■ The task
For each line below that includes the word "joints", make a copy.

■ Dataset section
__________________________________________________

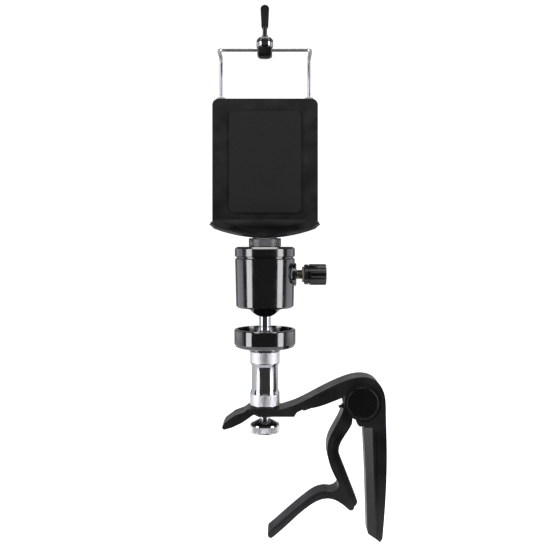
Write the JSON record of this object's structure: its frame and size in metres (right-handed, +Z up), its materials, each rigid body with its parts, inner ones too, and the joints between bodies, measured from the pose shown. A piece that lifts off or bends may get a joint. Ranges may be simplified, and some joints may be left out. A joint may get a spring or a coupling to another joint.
{
  "type": "guitar headstock clamp phone holder",
  "caption": "Black capo-style spring clamp with a chrome spigot, ball head with side lock knob and a spring-wire phone clip with a top thumb-turn.",
  "frame": {"origin": "mast axis at the gripping face of the arm's pad", "axes": "X to the right as pictured, Y from the front to the back of the phone clip, Z up the mast"},
  "size_m": [0.0813, 0.0286, 0.2473],
  "materials": {
    "black_metal": "satin black powder coat",
    "black_anodised": "gloss black",
    "chrome": "polished",
    "steel": "brushed, knurled",
    "black_plastic": "matt black",
    "gloss_plastic": "gloss black",
    "rubber": "matt",
    "brass": "dull brass",
    "nylon": "natural nylon"
  },
  "bodies": {
    "clamp": {"clamp_arm": "black_metal", "arm_pad": "rubber", "pivot_pin": "steel", "pivot_cap_front": "black_metal", "pivot_cap_back": "black_metal", "torsion_spring": "steel", "seat_washer": "black_plastic"},
    "jaw": {"jaw_lever": "black_metal", "cradle_pad": "rubber"},
    "thumb_carrier": {"thumb_washer": "steel"},
    "thumb": {"thumb_screw": "chrome"},
    "mast": {"adapter": "chrome", "platform_stud": "steel", "platform_disc": "black_anodised", "platform_pad": "rubber", "ball_stem": "chrome"},
    "ring": {"friction_ring": "nylon"},
    "cup": {"ball_cup": "nylon"},
    "holder": {"ball_housing": "black_anodised", "housing_cap": "black_anodised", "wave_spring": "steel", "coupling_stud": "steel", "thread_insert": "brass", "holder_base": "gloss_plastic", "lower_jaw_pad": "rubber", "spine": "black_plastic", "spine_cover": "black_plastic", "spine_pad": "rubber", "cover_screws": "steel", "base_screws": "steel", "leg_bushes": "nylon", "leg_spring_left": "steel", "leg_spring_right": "steel"},
    "lock_carrier": {"knob_washer": "nylon"},
    "lock": {"lock_screw": "brass", "lock_knob": "gloss_plastic"},
    "wire": {"wire_frame": "chrome", "leg_stops": "black_plastic", "clamp_block": "black_plastic", "chrome_ring": "chrome", "dome_nut": "gloss_plastic"},
    "foot": {"hold_down_foot": "rubber"},
    "hold_down": {"hold_down_screw": "black_plastic"}
  },
  "joints": [
    {"name": "jaw_hinge", "type": "hinge", "parent": "clamp", "child": "jaw", "pos_m": [0.0448, 0, 0.0065], "axis": [0, 1, 0], "range_deg": [-3.5, 26], "stiffness_Nm_per_rad": 1, "springref_deg": 45.84, "deforming": ["torsion_spring"]},
    {"name": "mast_swivel", "type": "hinge", "parent": "clamp", "child": "mast", "pos_m": [0, 0, 0.004], "axis": [0, 0, 1], "continuous": true},
    {"name": "thumb_travel", "type": "slide", "parent": "clamp", "child": "thumb_carrier", "axis": [0, 0, 1], "range_m": [-0.008, 0]},
    {"name": "thumb_turn", "type": "hinge", "parent": "thumb_carrier", "child": "thumb", "pos_m": [0, 0, 0], "axis": [0, 0, 1], "range_deg": [-2296.1, 5]},
    {"name": "ball_tilt", "type": "hinge", "parent": "mast", "child": "ring", "pos_m": [0, 0, 0.0537], "axis": [1, 0, 0], "range_deg": [-20, 20]},
    {"name": "ball_roll", "type": "hinge", "parent": "ring", "child": "cup", "pos_m": [0, 0, 0.0537], "axis": [0, 1, 0], "range_deg": [-20, 20]},
    {"name": "ball_pan", "type": "hinge", "parent": "cup", "child": "holder", "pos_m": [0, 0, 0.0537], "axis": [0, 0, 1], "continuous": true},
    {"name": "lock_travel", "type": "slide", "parent": "holder", "child": "lock_carrier", "axis": [1, 0, 0], "range_m": [0, 0.0024]},
    {"name": "lock_turn", "type": "hinge", "parent": "lock_carrier", "child": "lock", "pos_m": [0.02, 0, 0.065], "axis": [1, 0, 0], "range_deg": [-5, 1089]},
    {"name": "wire_slide", "type": "slide", "parent": "holder", "child": "wire", "axis": [0, 0, 1], "range_m": [-0.0165, 0.008], "stiffness_N_per_m": 150, "springref_m": -0.02, "deforming": ["leg_spring_left", "leg_spring_right"]},
    {"name": "foot_travel", "type": "slide", "parent": "wire", "child": "foot", "axis": [0, 0, 1], "range_m": [-0.0025, 0]},
    {"name": "hold_down_turn", "type": "hinge", "parent": "foot", "child": "hold_down", "pos_m": [0, -0.0026, 0.17], "axis": [0, 0, 1], "range_deg": [-1296, 5]}
  ],
  "couplings": [
    {"joint": "thumb_turn", "follows": "thumb_travel", "rad_per_m": 4947.4},
    {"joint": "lock_turn", "follows": "lock_travel", "rad_per_m": 7854},
    {"joint": "hold_down_turn", "follows": "foot_travel", "rad_per_m": 8976}
  ]
}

__________________________________________________

■ Solution to the problem
Write the JSON record of this object's structure: its frame and size in metres (right-handed, +Z up), its materials, each rigid body with its parts, inner ones too, and the joints between bodies, measured from the pose shown. A piece that lifts off or bends may get a joint. Ranges may be simplified, and some joints may be left out. A joint may get a spring or a coupling to another joint.
  "joints": [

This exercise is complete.